An 6350 is more powerful when using all threads than the i5-4460 actually ^^

the FX-6300 only has 3 floating-point unit which can and will impact it's performance in games...also overall CPU load won't mean much because i've seen my FX limit my 780 even though the CPU was only around 60% utilisation and no core was maxed out...the CPU can be too slow to process given drawcalls fast enough and therefore limit the GPU in it's operations even if no threads are even maxed out, gaming is all about speed...how fast can you process this, and then this, and then this, and this, and this...i think you get the idea! ;)

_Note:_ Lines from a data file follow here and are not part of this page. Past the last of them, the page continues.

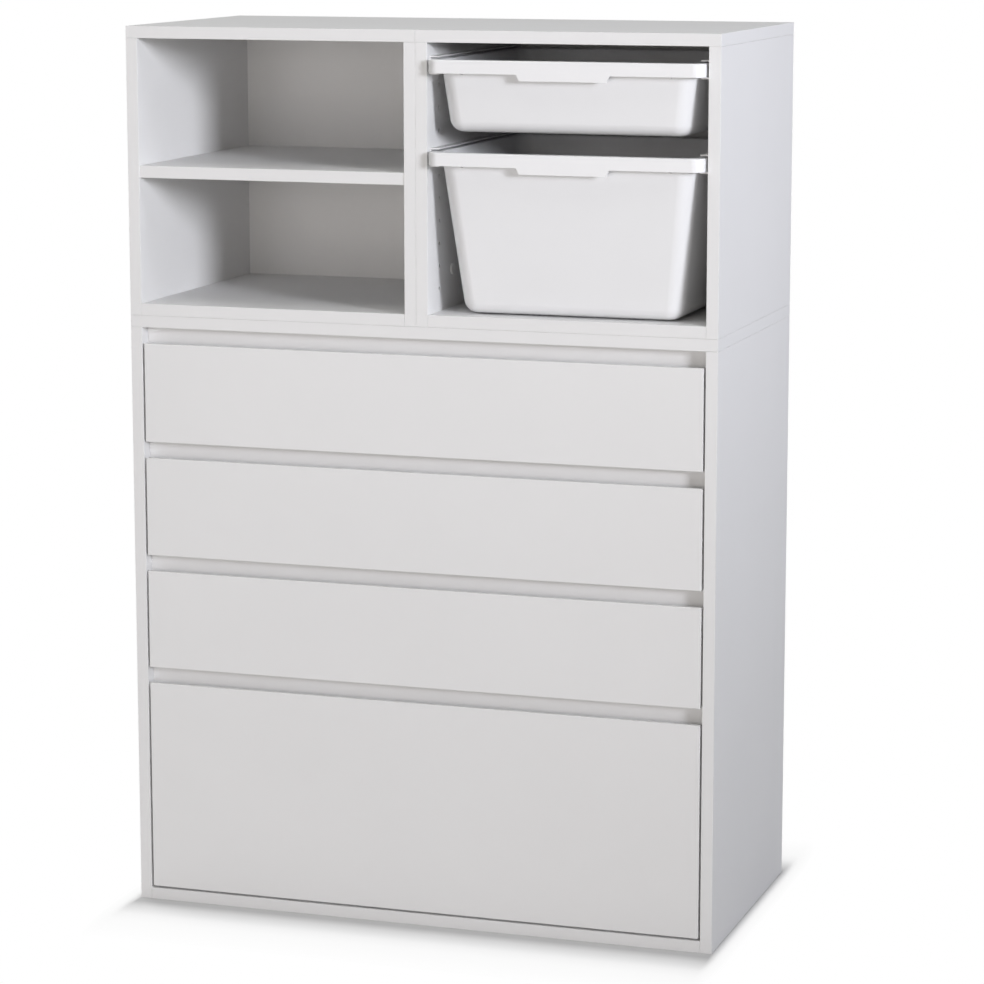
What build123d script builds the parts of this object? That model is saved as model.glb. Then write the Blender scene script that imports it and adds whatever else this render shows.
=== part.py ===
from build123d import *
import os

# Craft storage tower: a chest of four drawers for 12 in paper, with two open cubes on top of it.
# Millimetres. +Z is up, the fronts face -Y, and X = 0 is the middle of the tower.
# The origin is on the floor, under the middle of the whole outline, overhanging bins included.

# Boards
board = 15.0                  # every carcass board, drawer front, shelf and rail
back_board = 3.0              # hardboard backs
back_inset = 8.0              # from a carcass's rear edge to its hardboard back
back_groove = 5.0             # depth of the groove that holds a back
back_fit = 0.2                # slack between a back and the bottom of its groove
cube_width = 380.0            # one cube; two of them span the chest
carcass_depth = 368.0

# Drawer fronts and the gaps that serve as their pulls
shallow_drawers = 3
shallow_front = 125.0
deep_front = 268.5
finger_gap = 20.5             # open strip above every front
base_gap = 2.5                # under the lowest front
side_gap = 2.5                # between a front's ends and the chest sides
front_bevel = 9.0             # bevel on the rear of a front's top edge, where fingers pull
rail_setback = 18.0           # from the front plane to the face of a cross rail
rail_lap = 4.0                # how far a rail reaches behind the front above and below it

# Drawer boxes
box_board = 12.0
box_clearance = 3.0           # between a box and the rails over and under it
box_rear_gap = 12.0           # between a box and the chest's back
box_bottom = 4.0
box_bottom_rise = 10.0        # of the bottom's underside above the sides' lower edges
box_groove = 4.0
box_bottom_fit = 0.2

# Roller slides at the sides of the drawer boxes
slide_space = 12.5            # between a chest side and a drawer box
slide_sheet = 1.2
slide_start = 2.0             # behind the fronts' rear face
slide_rear_margin = 28.0      # the slides end this much before the box does
running_height = 22.0         # top of the running flange above the box side's lower edge
running_reach = 8.3           # how far that flange stands out over the cabinet's roller
track_lip = 9.0               # lower lip of the cabinet track
track_top_lip = 5.5
track_slack = 0.6             # between the running flange and the track's upper lip
roller_radius = 8.0
roller_width = 5.0
roller_drop = 1.5             # the drawer's rear roller sits this much lower than the cabinet's
roller_gap = 0.05             # between a roller and what runs on it
roller_inset = 12.0           # from a slide's end to its roller's centre
roller_side_gap = 0.5         # between a roller and the shoulder or head beside it
pin_radius = 2.5
pin_clearance = 0.05
pin_head_radius = 4.0
pin_head = 1.0
shoulder_radius = 4.0
cabinet_shoulder = 1.5        # spacer between the track's web and its roller
drawer_shoulder = 2.0         # spacer between the drawer's slide and its roller

# Cubes
cube_height = 360.0
shelf_clearance = 157.5       # open height below the left cube's shelf
shelf_setback = 1.0
hole_radius = 2.5             # rows of holes for runner pegs
hole_depth = 11.0
first_hole = 28.0             # above the cube's floor
hole_pitch = 27.75
hole_inset = 44.0             # front row, from the front plane
hole_row_spacing = 256.0      # from the front row to the rear row

# Bins that hang in the right cube
bin_overhang = 14.0           # how far the bins' rims stand out of the cube
bin_side_gap = 3.0            # between a rim and the cube's side
bin_rear_gap = 23.0           # between a rim and the cube's back
rows_between_bins = 4         # holes from the deep bin's runners up to the shallow bin's
shallow_bin_height = 85.0
deep_bin_floor_gap = 4.0
bin_wall = 2.4
bin_draft = 7.0               # degrees, on all four walls
bin_corner = 20.0
bin_foot_radius = 12.0
rim_flange = 12.5             # how far the rim stands out from the walls
rim_height = 16.0
rim_corner = 14.0
rim_edge_radius = 1.0
rim_above_peg = 4.5           # rim top above the runner pegs' centres
grip_width = 108.0            # deeper middle of the front rim, to pull by
grip_drop = 7.7
grip_slope = 4.0
rib_spread = 130.0            # ribs under the front rim, from the middle
rib_thickness = 2.0
rib_drop = 3.5                # how far the ribs reach below the rim

# Channels that carry the bins
channel_sheet = 1.8
channel_floor = 2.5
channel_reach = 12.0
channel_seat_gap = 0.3        # between a rim and the floor of its channel
channel_slack = 2.0           # between a rim and the top of its channel
channel_setback = 9.0         # from the front plane
channel_stop_gap = 2.0        # between a rim and the stop at its channel's rear
peg_radius = 2.45
peg_length = 9.0

# Hidden joints
dowel_radius = 4.0
dowel_length = 30.0
dowel_in_face = 10.0          # the part of a dowel that stands in a board's face
dowel_inset = 60.0            # end dowels of a row, from a carcass's front and rear
pin_fit = 0.05                # round a dowel, pin or screw in its hole
stack_pin_radius = 5.0
stack_pin_length = 18.0
stack_pin_inset = 50.0
joint_screw_radius = 3.0
joint_head_radius = 6.5
joint_head_height = 1.5
joint_screw_inset = 92.0      # from a cube's front and rear
joint_screw_rise = 47.0       # above a cube's floor and below its top board

# Places that several pieces share
drawer_count = shallow_drawers + 1
front_heights = [shallow_front] * shallow_drawers + [deep_front]
half_width = cube_width
inner_half = half_width - board
front_y = (bin_overhang - carcass_depth) / 2
back_y = front_y + carcass_depth
back_face = back_y - back_inset - back_board
front_rear = front_y + board
box_half = inner_half - slide_space
box_rear = back_face - box_rear_gap
slide_front = front_rear + slide_start
slide_rear = box_rear - slide_rear_margin
sides = (-1, 1)


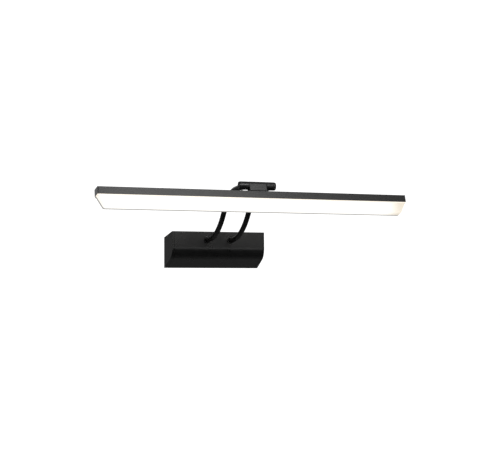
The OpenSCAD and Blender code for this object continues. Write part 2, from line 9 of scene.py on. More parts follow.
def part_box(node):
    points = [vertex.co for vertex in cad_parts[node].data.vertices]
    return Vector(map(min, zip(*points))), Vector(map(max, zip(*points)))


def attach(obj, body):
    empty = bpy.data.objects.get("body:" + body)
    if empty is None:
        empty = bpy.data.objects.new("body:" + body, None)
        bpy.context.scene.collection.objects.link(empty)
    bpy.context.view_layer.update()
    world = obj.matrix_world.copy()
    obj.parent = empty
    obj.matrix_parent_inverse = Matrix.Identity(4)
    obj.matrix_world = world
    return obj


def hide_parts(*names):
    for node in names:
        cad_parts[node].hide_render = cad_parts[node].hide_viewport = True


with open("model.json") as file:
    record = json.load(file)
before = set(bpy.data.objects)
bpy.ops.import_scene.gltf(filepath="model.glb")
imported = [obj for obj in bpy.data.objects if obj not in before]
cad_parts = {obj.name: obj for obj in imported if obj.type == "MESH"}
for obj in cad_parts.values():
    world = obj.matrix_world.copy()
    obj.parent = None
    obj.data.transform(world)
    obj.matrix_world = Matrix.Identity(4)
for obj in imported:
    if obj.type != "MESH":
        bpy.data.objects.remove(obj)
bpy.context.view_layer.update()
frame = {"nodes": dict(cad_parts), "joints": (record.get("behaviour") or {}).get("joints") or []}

# ---- Base cover ----
# One extruded aluminium shell with a rounded lower front, open at the back and at both ends.
# It is powder coated satin black, hangs over the wall plate and is held by two screws from above.


def new_piece(name, mesh):
    """Puts a bmesh into the scene as an object in the row frame."""
    mesh.normal_update()
    data = bpy.data.meshes.new(name)
    mesh.to_mesh(data)
    mesh.free()
    piece = bpy.data.objects.new(name, data)
    bpy.context.scene.collection.objects.link(piece)
    return piece


def prism(name, loops, steps):
    """Closed bar through one (y, z) loop at each of the given x steps, with a flat face at both ends."""
    mesh = bmesh.new()
    rings = [[mesh.verts.new((x, y, z)) for y, z in loop] for x, loop in zip(steps, loops)]
    for near, far in zip(rings, rings[1:]):
        for n in range(len(near)):
            m = (n + 1) % len(near)
            mesh.faces.new((near[n], near[m], far[m], far[n]))
    mesh.faces.new(rings[0][::-1])
    mesh.faces.new(rings[-1])
    bmesh.ops.recalc_face_normals(mesh, faces=mesh.faces)
    return new_piece(name, mesh)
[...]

The i5-4460 is equiped with 4x 256bits floating point units which are a lot stronger and faster than that of the FX-6300...even though an heavily overclocked FX-6300 can outperform the intel i5 in SOME instances which involve heavy multi-threaded integer based operations this does not translate at all when it comes to it's actual gaming performance.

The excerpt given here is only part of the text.